As for Calderon himself and Alcazar, the future looks bright. Barely four years since starting the company, it has already become a serious player on the META stage and expansion into other regional countries could be on the cards. Along the way he has been supported by a number of high calibre individuals whom he credits for his success and, like him, have left world-class companies to join Alcazar and its vision for a sustainable future.
He says: “Every day is a new challenge and it wasn’t easy to start this. But I was humbled to find that when you explain to people that you want to build a legacy, to catalyse the development of renewable energy, to lower the cost of electricity and create sustainable jobs, just how excited people can get. That was amazing to discover.”
At this rate, there is plenty more excitement to come.
In Egypt, Turkey and Jordan we can sell electricity at a lower cost than other forms of power generation”
Daniel Calderon’s resume
Prior to Alcazar Energy, Daniel Calderon worked at Masdar as the head of origination and investment management for five years where he acquired, developed and operated projects in the renewable energy sector.

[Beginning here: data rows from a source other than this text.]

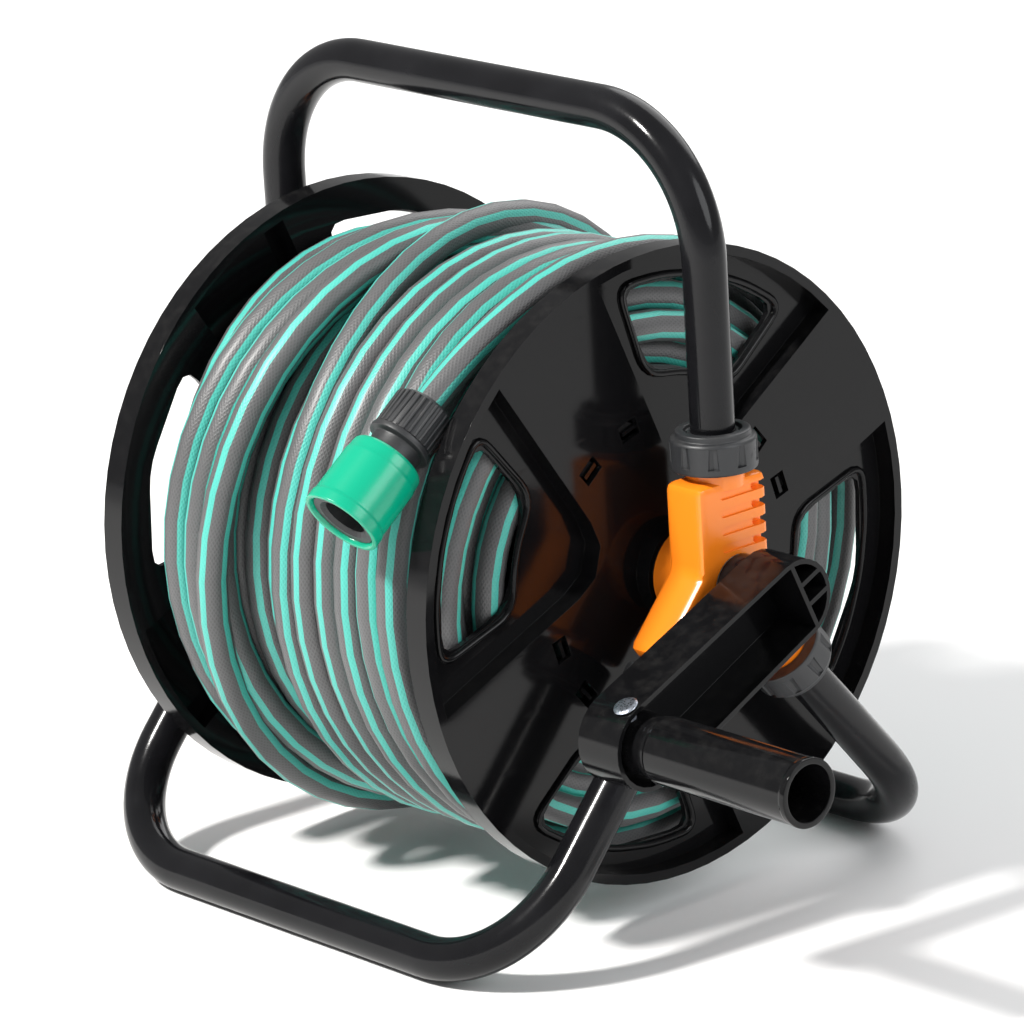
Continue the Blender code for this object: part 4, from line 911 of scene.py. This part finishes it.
class HOSEREEL_OT_brackets(bpy.types.Operator):
    """Makes the two hub brackets and the water inlet"""
    bl_idname = "hose_reel.brackets"
    bl_label = "Brackets and Inlet"

    def execute(self, context):
        make_brackets(context.scene.hose_reel_shape.bracket_rounding)
        make_inlet(context.scene.hose_reel_shape.bracket_rounding / 2)
        return {"FINISHED"}


class HOSEREEL_OT_drum(bpy.types.Operator):
    """Makes the drum's two flanges and its core"""
    bl_idname = "hose_reel.drum"
    bl_label = "Drum"

    def execute(self, context):
        make_drum(context.scene.hose_reel_shape.flange_rounding)
        return {"FINISHED"}


class HOSEREEL_OT_crank(bpy.types.Operator):
    """Makes the crank arm and its folding grip"""
    bl_idname = "hose_reel.crank"
    bl_label = "Crank"

    def execute(self, context):
        make_crank(context.scene.hose_reel_shape.crank_rounding)
        return {"FINISHED"}


class HOSEREEL_OT_studio(bpy.types.Operator):
    """Makes the floor, the lights and the camera"""
    bl_idname = "hose_reel.studio"
    bl_label = "Studio"

    def execute(self, context):
        studio = context.scene.hose_reel_studio
        make_studio(studio.key_power, studio.sky_strength, studio.floor_tone)
        return {"FINISHED"}


class HOSEREEL_PT_panel(bpy.types.Panel):
    """Lists the reel's sizes, colours and operators"""
    bl_label = "Garden Hose Reel"
    bl_idname = "HOSEREEL_PT_panel"
    bl_space_type = "VIEW_3D"
    bl_region_type = "UI"
    bl_category = "Hose Reel"

    def draw(self, context):
        for attribute, group in SETTINGS.items():
            column = self.layout.column(align=True)
            for name in group.__annotations__:
                column.prop(getattr(context.scene, attribute), name)
        for operator in OPERATORS:
            self.layout.operator(operator.bl_idname)


SETTINGS = {
    "hose_reel_colours": HoseReelColours, "hose_reel_shape": HoseReelShape,
    "hose_reel_studio": HoseReelStudio,
}
OPERATORS = (
    HOSEREEL_OT_studio, HOSEREEL_OT_hose, HOSEREEL_OT_tubes, HOSEREEL_OT_collar_nuts,
    HOSEREEL_OT_brackets, HOSEREEL_OT_drum, HOSEREEL_OT_crank,
)


def register():
    for cls in (*SETTINGS.values(), *OPERATORS, HOSEREEL_PT_panel):
        bpy.utils.register_class(cls)
    for attribute, group in SETTINGS.items():
        setattr(bpy.types.Scene, attribute, bpy.props.PointerProperty(type=group))


def unregister():
    for attribute in SETTINGS:
        delattr(bpy.types.Scene, attribute)
    for cls in (HOSEREEL_PT_panel, *OPERATORS[::-1], *SETTINGS.values()):
        bpy.utils.unregister_class(cls)


def main():
    register()
    for operator in OPERATORS:
        getattr(bpy.ops.hose_reel, operator.bl_idname.split(".")[1])()


if __name__ == "__main__":
    main()
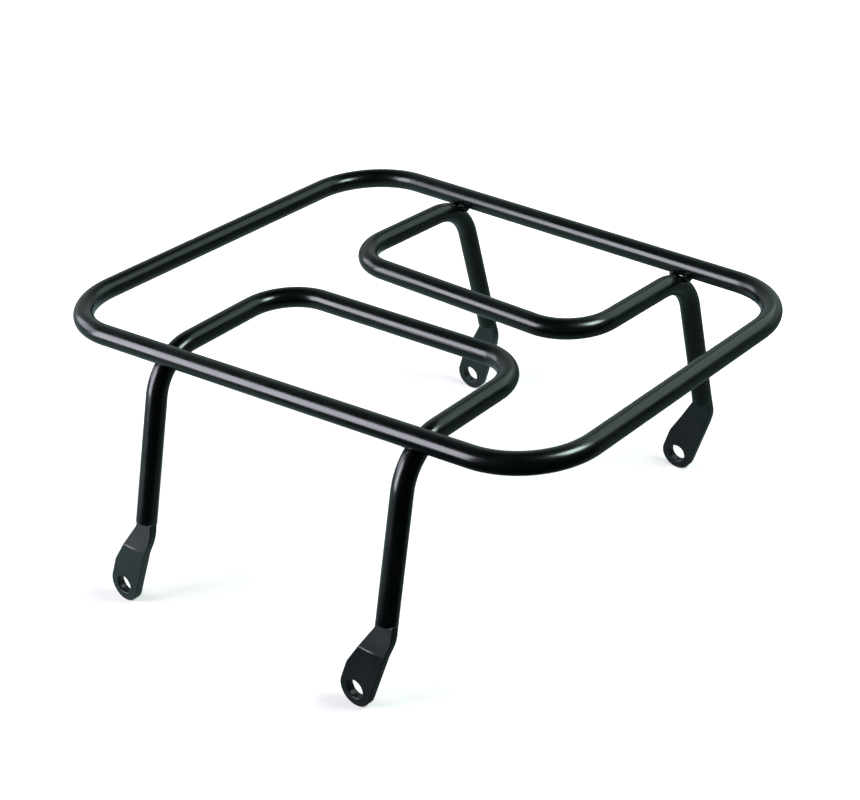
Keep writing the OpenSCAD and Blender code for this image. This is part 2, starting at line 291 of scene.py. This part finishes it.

Prior to Masdar, he worked at General Electric in various M&A and principal investments roles in Asia, Europe, North and South America. At the end of his GE career, he was origination director at GE Energy Financial Services where he covered equity investments in the solar and wind sectors.
Calderon has developed several GW of renewable energy projects, including the first and second utility scale wind farms in the Middle East, two of the first solar PV plants in the UAE and Jordan, the first solar CSP plant in the Middle East, the world’s first CSP Tower project with salt storage, and the world’s largest off-shore wind farm as of 2014.
Prior to founding Alcazar Energy Partners, he also had the opportunity to be an early investor in various successful renewable energy development platforms such as Fotowatio, Torresol Energy and Theolia among others.